Remember how delicious they are?
They are delicious and doubly stuffed
Lonely Oreo crummies fall to the floor....Yeah, I shoved that tasty treat right into my pie hole
Good for you!!
However one bite in i realize...
WHAT THE FUCK AM I DOING??  Chocolate and sweets are my drug.... my drug right there in front of me and I'm trying quit
But you've earned it.
The harm in just one, JUST ONE, is that I will want more than one, jeeze oh petes!!!

So of course I spit it out - HUZZAH!  Is that really worth of a cheer? Maybe, I think so.  Temptation conquered (for now) Level up!
But then my next thought was
You only like the taste, you could just chew your food then spit it out.
-Don't judge it's only a thought-
Yeah but that's just a swallow and some vomit away from being bulimic. It's bulimia lite.
But the TASTES
Yeah well we will just have to acquire new tastes
Grumble





Friday, May 11, 2012

May 9th Too Fat

     Well today it begins. A new way of living, a better way of living? Whichever it is, it has to be better than this. I’m fat, way too fat (at least for my liking) I’ve been overweight my entire life. Never once have I had the pleasure of being thin. Oh I’m sure I had my chances to be thin, but I just don’t know what went wrong. Now’s not the time to dig deep in to a tubby troubled past, let’s look to the future if you please.

     I think I ate well today, possibly too much cheese (is there ever such a thing) I really need to hold myself accountable for all this – why is it so hard to eat healthy or at least proportionally? Stoopid brainwashed food lover. For example I always feel the need to have a dessert or something (anything) sweet after a meal. I’m not hungry for it (I’m full remember, I just ate) but my brain, oh my stooped brain says (Lithgow voice) “What’s next? Oh yeah, we need some of that sweet stuff” Is this what addiction is? Probably, I don't feel a high after eating, and I know over indulgence is unhealthy, but that doesn't stop me.

     I don’t need dessert, I’m content, my belly is FULL – but my brain whispers sweet nothings of cereal in the pantry “Hey, Chrissy, there’s some yummy cereal in there, make sure you get the big bowl too” And then in a zombie like fashion I head to the cupboard. I’m not hungry, but this peanut butter crunch cereal sure looks good.
“Don’t you wanna taste just a little bit?” 
Yeah but after the taste is the swallowing and then there’s calories involved
“No but’s! Check out your mouth, it’s salivating already” 
Yeah but….
“Hush now, you know you want this”
The sound of cereal hitting an empty bowl, sigh

     This is some weird, crazy brain malfunction that happens almost every meal. My will power is naught (mental note to work on that too).  Where did my will power go?  I have will power for other things, why not for this?  Why do I let myself eat whatever I want, whenever I want?  When did that start?  I don't remember losing my control over this.  Did I have any control over this? I’m aware this habbit/addiction thing is bad but how do I flip the switch? Is there a switch? Please let there be a switch. How does one eat or even think normally about food? I hope I can figure that out.

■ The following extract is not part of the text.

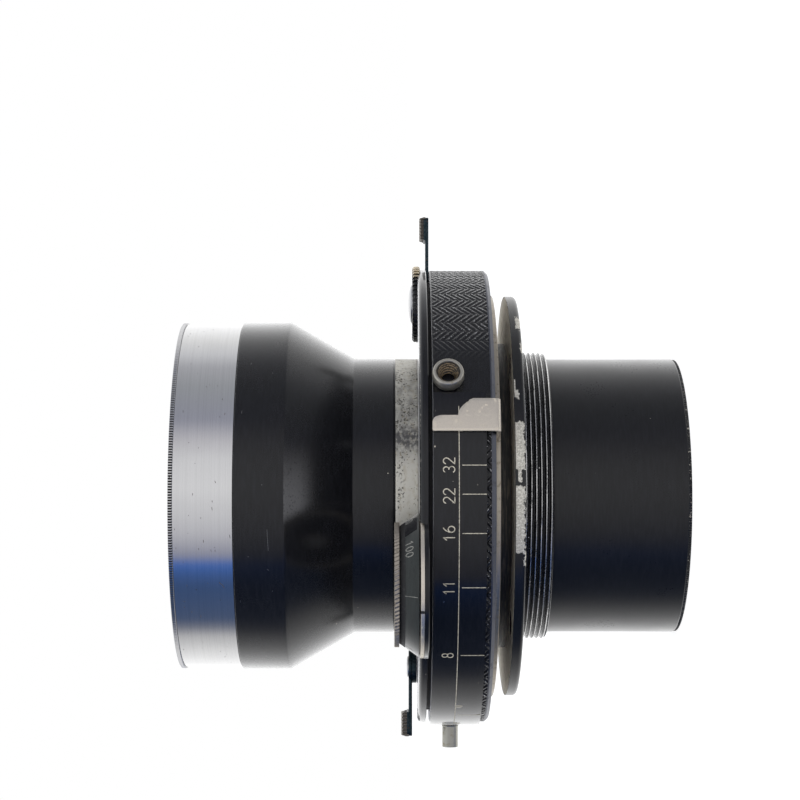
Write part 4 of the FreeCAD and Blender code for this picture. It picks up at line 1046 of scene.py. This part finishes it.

     Yah, yah big is beautiful…blah blah blah. But for real – it’s not, at least I don’t see myself like that. I don’t have the self-assurance for that. My self-confidence lies elsewhere – not in my body image. And yeah it’s what’s on the inside that counts, but you can’t be happy on the inside if you’re not happy with your outside. Good for the women who can think like that, however that’s just not me.

     Not only do I have a body image problem, but I’m not healthy. I don’t eat healthy, I don’t exercise, I’m a type 2 diabetes waiting to happen. Things need to change. I need to not buy cereal, that’s what needs to happen. Get all of the temptation out of the house. At least for now.

Inspired

     Thanks to my increasing school load, I haven't been able to find the time to write, and I miss that.  Hooray for summer vacation.  I've decided to take a few chances with this blog and make it more than just my musings on things I enjoy.  I will still write about those things in due time, but for right now I'd like to take a more personal turn and welcome you into my weight loss process.  My school load wasn't the only thing that increased this semester.
     Wait just a minute, don't leave me yet. I'm mostly doing this so I can hold myself accountable for what I eat, how I eat, when I eat.  I guess my hope is that if I have an audience that's willing to read what I'm typing then I better not disappoint.  Lately I've been inspired to write again and this is where my inspiration has lead me. I'm not going to blog about what I ate for the day (cause that's dreadfully boring), but rather my thought process, my struggles, how I handle those struggles and if all goes to plan I'll be losing weight and you'll hear about that too. 
     Just a side note that I will tend to have conversations with myself.  Think of it as a devil and angel on your shoulder kind of thing. I've been writing in my journal for the last few days and every time I re-read the "devil" parts, for some strange yet awesome reason I wind up using John Lithgow's voice.  I encourage you to do the same!
     Thanks for taking the time to read my journey to a healthy and better me!